Tic-tac-toe Monte Carlo

I have to admit I went a bit overboard for such a pointless project based on the most basic (barely) strategic game out there. Which is why frankly I’m writing this up quickly in order to get it off my plate and move on to other things. Maybe at some point I’ll expand to slightly more complicated games, leveraging at least some of the guts from this Tic-tac-toe simulation.

Anyway, how did it come to this? I’ve been playing some basic strategy games with my five year old daughter lately, and I thought “I should do a quick simulation of Tic-tac-toe in R!” Both as a personal challenge, as well as a way to show her something that would hopefully be cool.

One thing to note: I didn’t do any research. I’m sure this has been done a million times, but given that I was taking this on as a personal challenge, I didn’t want to see anyone else’s approach to the problem. I just wanted to think through it myself and develop my own approach.
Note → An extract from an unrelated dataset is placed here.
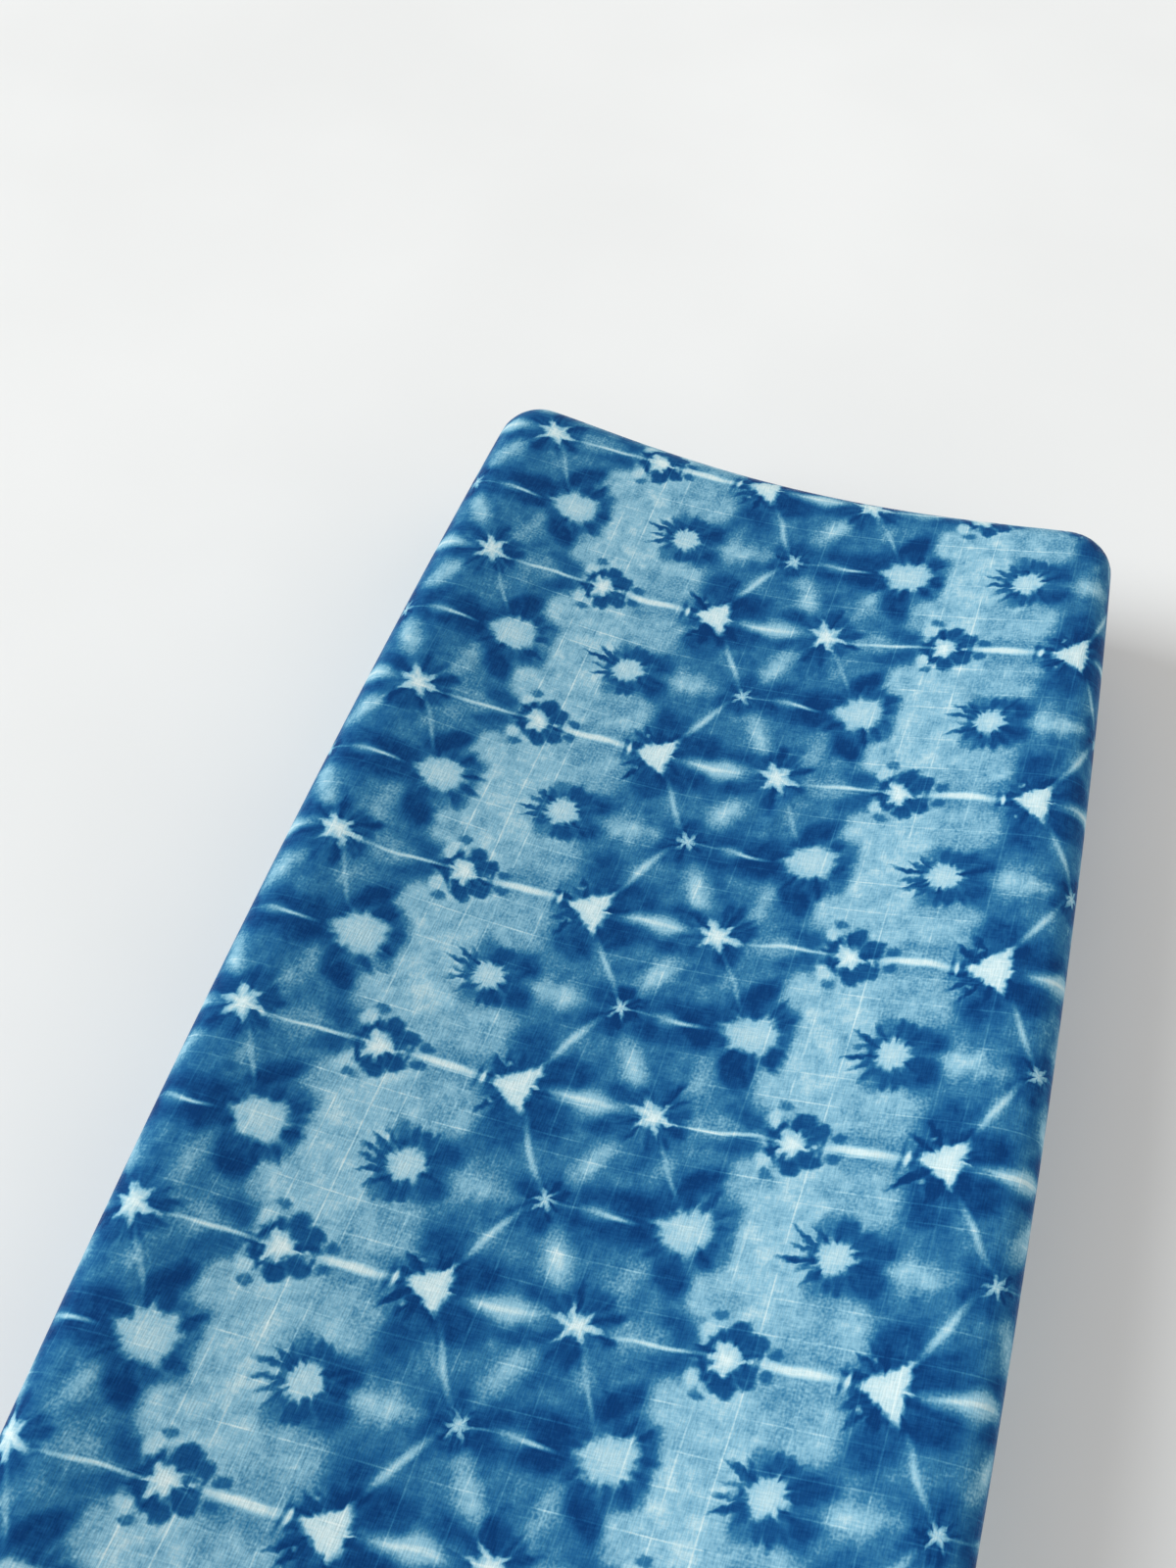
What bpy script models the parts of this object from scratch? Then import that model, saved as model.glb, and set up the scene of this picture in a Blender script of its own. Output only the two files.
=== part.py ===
"""A dyed cotton cover fitted over a contoured changing pad.

The pad is one foam block with two raised long sides and a trough between them.
The cover is one piece of cloth drawn over the pad, down its walls and under its
base, where its hem leaves an oblong opening. Metres, +Z up, the origin on the
surface that the cover rests on, at the middle of its outline. +Y runs along the
pad to its far end and +X to the right.
"""

from math import cos, pi, radians, sin

import bmesh
import bpy

# Driving sizes of the foam pad
PAD_WIDTH = 0.4064
PAD_LENGTH = 0.8128
CREST_HEIGHT = 0.1000
TROUGH_DEPTH = 0.0300
END_DEPTH_SHARE = 0.55
END_EASE_LENGTH = 0.220
CREST_INSET = 0.0250
TROUGH_POWER = 1.2
CORNER_RADIUS = 0.0250
TOP_EDGE_RADIUS = 0.0165
BASE_EDGE_RADIUS = 0.0120
# How far the long sides are drawn in at the corners, and how far the walls swell
SIDE_BOW = 0.0110
WALL_BULGE = 0.0025

# Driving sizes of the cloth
CLOTH = 0.0020
GAP = 0.0003
HEM_REACH = 0.0520
HEM_CORNER_RADIUS = 0.0600

# Plain colours and roughness of the two materials
PAD_COLOUR = (0.86, 0.85, 0.81)
PAD_ROUGHNESS = 0.55
CLOTH_COLOUR = (0.075, 0.30, 0.52)
CLOTH_ROUGHNESS = 0.88

# Points along a long side, along an end and round a quarter of a corner or an edge
SIDE_STEPS = 20
END_STEPS = 14
CORNER_STEPS = 5
TOP_ARC_STEPS = 4
BASE_ARC_STEPS = 2
# Shares of a wall's height between its two rounded edges
WALL_SHARES = (0.33, 0.67)
# Shares of the way from the middle line out to the crest, outermost first
TOP_SHARES = (0.92, 0.82, 0.70, 0.56, 0.40, 0.22)

# The four corners in the order of the outline: side of X, side of Y, first angle
CORNERS = (
    (1, 1, 0),
    (-1, 1, 90),
    (-1, -1, 180),
    (1, -1, 270),
)

HALF_WIDTH = PAD_WIDTH / 2
HALF_LENGTH = PAD_LENGTH / 2
BASE_LEVEL = CLOTH + GAP
CREST_LEVEL = BASE_LEVEL + CREST_HEIGHT
SHARP_ANGLE = radians(50)


def half_width(y):
    """Half the pad's width at y: it bows a little between its drawn-in corners."""
    along = min(abs(y) / HALF_LENGTH, 1.0)
    return HALF_WIDTH - SIDE_BOW * along * along


def top_level(x, y):
    """Height of the pad's top at a place, crests and trough together."""
    from_ease = (abs(y) - (HALF_LENGTH - END_EASE_LENGTH)) / END_EASE_LENGTH
    ease = min(max(from_ease, 0.0), 1.0) ** 2
    depth = TROUGH_DEPTH * (1 - ease * (1 - END_DEPTH_SHARE))
    across = min(abs(x) / (half_width(y) - CREST_INSET), 1.0)
    return CREST_LEVEL - depth * (1 - across * across) ** TROUGH_POWER


def outline(inset, radius):
    """Points round the pad, anticlockwise from its right side, this far inside its edge."""
    wide = HALF_WIDTH - inset
    long = HALF_LENGTH - inset
    arcs = []
    for side_x, side_y, first_angle in CORNERS:
        centre_x = side_x * (wide - radius)
        centre_y = side_y * (long - radius)
        angles = [radians(first_angle + 90 * k / CORNER_STEPS) for k in range(CORNER_STEPS + 1)]
        arcs.append([(centre_x + radius * cos(a), centre_y + radius * sin(a)) for a in angles])
    points = []
    for arc, following, steps in zip(arcs, arcs[1:] + arcs[:1], (END_STEPS, SIDE_STEPS) * 2):
        points += arc
        (x0, y0), (x1, y1) = arc[-1], following[0]
        points += [(x0 + (x1 - x0) * k / steps, y0 + (y1 - y0) * k / steps) for k in range(1, steps)]
    return [(x * half_width(y) / HALF_WIDTH, y) for x, y in points]


def crest_points():
    """Points along the inner limit of the rounded top edge, from which the top is spread inwards."""
    return outline(TOP_EDGE_RADIUS, CORNER_RADIUS - TOP_EDGE_RADIUS)


def wall_rows(offset):
    """Rows of a wall from base to crest: inset, share of the straight wall, lift in the arcs."""
    rows = []
    base_radius = BASE_EDGE_RADIUS + offset
    for k in range(BASE_ARC_STEPS + 1):
        angle = pi / 2 * k / BASE_ARC_STEPS
        rows.append((BASE_EDGE_RADIUS - base_radius * sin(angle), 0.0, -base_radius * cos(angle)))
    for share in WALL_SHARES:
        rows.append((-offset - WALL_BULGE * sin(pi * share), share, 0.0))
    top_radius = TOP_EDGE_RADIUS + offset
    for k in range(TOP_ARC_STEPS + 1):
        angle = pi / 2 * k / TOP_ARC_STEPS
        rows.append((TOP_EDGE_RADIUS - top_radius * cos(angle), 1.0, top_radius * sin(angle)))
    return rows


def wall_rings(offset):
    """Rings of points up the walls of a skin that lies this far outside the pad."""
    foot = BASE_LEVEL + BASE_EDGE_RADIUS
    heads = [top_level(x, y) - TOP_EDGE_RADIUS for x, y in crest_points()]
    rings = []
    for inset, share, lift in wall_rows(offset):
        points = outline(inset, CORNER_RADIUS - inset)
        rings.append([(x, y, foot + share * (head - foot) + lift) for (x, y), head in zip(points, heads)])
    return rings


def top_rings(offset):
    """Rings across the top of a skin, from just inside the crest to the middle line."""
    reach = HALF_LENGTH - HALF_WIDTH
    rings = []
    for share in TOP_SHARES + (0.0,):
        ring = []
        for edge_x, edge_y in crest_points():
            core_y = min(max(edge_y, -reach), reach)
            x = share * edge_x
            y = core_y + share * (edge_y - core_y)
            ring.append((x, y, top_level(x, y) + offset))
        rings.append(ring)
    return rings


def add_ring(mesh, points):
    """One vertex a point, shared where points fall together."""
    made = {}
    ring = []
    for point in points:
        key = tuple(round(value, 6) for value in point)
        if key not in made:
            made[key] = mesh.verts.new(point)
        ring.append(made[key])
    return ring


def add_band(mesh, lower, upper, outward):
    """Two triangles between each pair of neighbours, split the same way on every skin."""
    for k in range(len(lower)):
        following = (k + 1) % len(lower)
        for corners in (
            (lower[k], lower[following], upper[following]),
            (lower[k], upper[following], upper[k]),
        ):
            if len(set(corners)) == len(corners):
                mesh.faces.new(corners if outward else corners[::-1])


def add_skin(mesh, rings, outward):
    """Bands through all the rings in turn; gives back the first ring's vertices."""
    made = [add_ring(mesh, points) for points in rings]
    for lower, upper in zip(made, made[1:]):
        add_band(mesh, lower, upper, outward)
    return made[0]


def add_object(name, mesh, material):
    """Turns a finished mesh into a smooth-shaded object."""
    data = bpy.data.meshes.new(name)
    mesh.to_mesh(data)
    mesh.free()
    data.shade_smooth()
    data.set_sharp_from_angle(angle=SHARP_ANGLE)
    data.materials.append(material)
    bpy.context.scene.collection.objects.link(bpy.data.objects.new(name, data))


def make_material(name, colour, roughness):
    material = bpy.data.materials.new(name)
    material.use_nodes = True
    shader = material.node_tree.nodes["Principled BSDF"]
    shader.inputs["Base Color"].default_value = (*colour, 1.0)
    shader.inputs["Roughness"].default_value = roughness
    return material


def build_pad():
    """The foam block: flat base, upright walls, two crests and the trough between them."""
    mesh = bmesh.new()
    base = add_skin(mesh, wall_rings(0.0) + top_rings(0.0), True)
    mesh.faces.new(base[::-1])
    add_object("pad", mesh, make_material("pad_surface", PAD_COLOUR, PAD_ROUGHNESS))


def build_cover():
    """The cloth: an outer and an inner skin a cloth's thickness apart, joined round the hem."""
    mesh = bmesh.new()
    hems = []
    for offset, outward in ((GAP + CLOTH, True), (GAP, False)):
        hem = [(x, y, BASE_LEVEL - offset) for x, y in outline(HEM_REACH, HEM_CORNER_RADIUS)]
        hems.append(add_skin(mesh, [hem] + wall_rings(offset) + top_rings(offset), outward))
    outer_hem, inner_hem = hems
    add_band(mesh, inner_hem, outer_hem, True)
    add_object("cover", mesh, make_material("dyed_muslin", CLOTH_COLOUR, CLOTH_ROUGHNESS))


def main():
    for thing in list(bpy.data.objects):
        bpy.data.objects.remove(thing)
    build_pad()
    build_cover()


main()
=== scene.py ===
"""Looks for the dyed muslin cover on its contoured changing pad. Metres, in the CAD's own frame."""

from math import cos, pi, radians, sin

import bpy
import numpy as np
from mathutils import Matrix, Vector


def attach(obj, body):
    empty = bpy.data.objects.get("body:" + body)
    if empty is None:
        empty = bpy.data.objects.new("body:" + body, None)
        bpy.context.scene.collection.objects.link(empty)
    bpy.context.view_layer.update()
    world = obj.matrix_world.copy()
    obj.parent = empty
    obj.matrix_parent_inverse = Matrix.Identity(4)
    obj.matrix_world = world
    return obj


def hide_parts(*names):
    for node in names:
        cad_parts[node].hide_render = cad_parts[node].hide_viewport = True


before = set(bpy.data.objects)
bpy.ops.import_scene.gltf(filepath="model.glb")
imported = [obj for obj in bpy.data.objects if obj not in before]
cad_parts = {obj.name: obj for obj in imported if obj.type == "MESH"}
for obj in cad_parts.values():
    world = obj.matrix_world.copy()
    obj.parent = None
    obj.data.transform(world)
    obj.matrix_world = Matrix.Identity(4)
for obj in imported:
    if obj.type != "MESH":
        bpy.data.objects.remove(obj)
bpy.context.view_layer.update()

# Sizes of the pad and the cover, the same as the solids have
PAD_WIDTH = 0.4064
PAD_LENGTH = 0.8128
CREST_HEIGHT = 0.1000
TROUGH_DEPTH = 0.0300
END_DEPTH_SHARE = 0.55
END_EASE_LENGTH = 0.220
CREST_INSET = 0.0250
TROUGH_POWER = 1.2
CORNER_RADIUS = 0.0250
TOP_EDGE_RADIUS = 0.0165
BASE_EDGE_RADIUS = 0.0120
SIDE_BOW = 0.0110
WALL_BULGE = 0.0025
CLOTH = 0.0020
GAP = 0.0003
HEM_REACH = 0.0520
HEM_CORNER_RADIUS = 0.0600

HALF_WIDTH = PAD_WIDTH / 2
HALF_LENGTH = PAD_LENGTH / 2
BASE_LEVEL = CLOTH + GAP
CREST_LEVEL = BASE_LEVEL + CREST_HEIGHT

# The dyed repeat is charted in steps: the distance from one motif to the next across the cloth
STEP = 0.06834
ROW_PITCH = 1.533
# How the repeat lies on the pad: turned, sheared and shifted, in steps, as cut and fitted
CLOTH_TURN = radians(4.264)
CLOTH_SHEAR = 0.1314
CLOTH_SHIFT = -0.0778
CLOTH_MIDDLE = 2.5
ROW_THREE_Y = 0.0816

# The photograph's camera: focal length in pixels of its 1600-pixel height, place in metres, angles
FOCAL_PIXELS = 1490
IMAGE_HEIGHT = 1600
SENSOR_MM = 36
CAMERA_PLACE = (0.0577, -0.2674, 0.7629)
CAMERA_AZIMUTH = radians(-16.167)
CAMERA_ELEVATION = radians(57.529)
CAMERA_ROLL = radians(-1.453)

# Light: the even studio, then daylight and a weak fill, each with the way that it comes from,
# its spread in degrees, its strength and its colour
STUDIO_STRENGTH = 0.60
STUDIO_COLOUR = (1.0, 0.975, 0.93)
LIGHTS = {
    "daylight": ((-1.9, -0.5, 1.35), 35, 2.70, (0.91, 0.97, 1.0)),
    "fill": ((1.9, 0.7, 1.2), 60, 0.50, (0.97, 0.98, 1.0)),
}

# The thin sheet: how high it clears the floor, and how far it stands off the pad's surface
FLOOR_CLEAR = 0.0004
SHEET_OFFSET = CLOTH + GAP - FLOOR_CLEAR

# The hem: elastic runs in a casing, a turned edge that is rolled round it
CASING_WIDTH = 0.0090
ROLL_RADIUS = 0.00060
HEM_STITCH_LINE = 0.0075
STITCH_PITCH = 0.0034
STITCH_HALF_WIDTH = 0.00045
# Where a stitch fades out, in shares of the pitch from its middle
STITCH_ENDS = (0.30, 0.42)
# Its gathers: waves round the hem, their phases and weights, how far they lift and draw it, and
# the shares of the reach under the base between which they rise
HEM_WAVES = (
    (151, 0.4, 1.0),
    (118, 2.6, 0.8),
    (89, 4.5, 0.6),
    (37, 1.2, 0.4),
)
HEM_LIFT = 0.00055
HEM_DRAW = 0.0016
GATHER_RISE = (0.15, 0.85)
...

Also, frankly, I stopped myself short of going fully down the rabbit hole (which is, again, why I’m writing this in haste now). I could have spent time making the players actually play strategically, but I didn’t (more on that later).

So what is this exactly?

The idea was to create a simple simulation of Tic-tac-toe to see… something. The idea was to capture data and look for patterns. I’m assuming we all know the game, but just in case: Tic-tac-toe is a 2 player game played on a 3x3 board which looks something like this:

board <- data.frame(matrix(nrow=3, ncol=3, dimnames = list(c("1","2","3"),c("1","2","3"))))
board[is.na(board)] <- 0
board

##   X1 X2 X3
## 1  0  0  0
## 2  0  0  0
## 3  0  0  0

Players take turns placing either an “x” (say for player 1) or an “o” (say for player 2) in any open cell. the object is to get 3 in a row either horizontally, vertically, or diagonally. The game continues until either player wins or we have a stalemate.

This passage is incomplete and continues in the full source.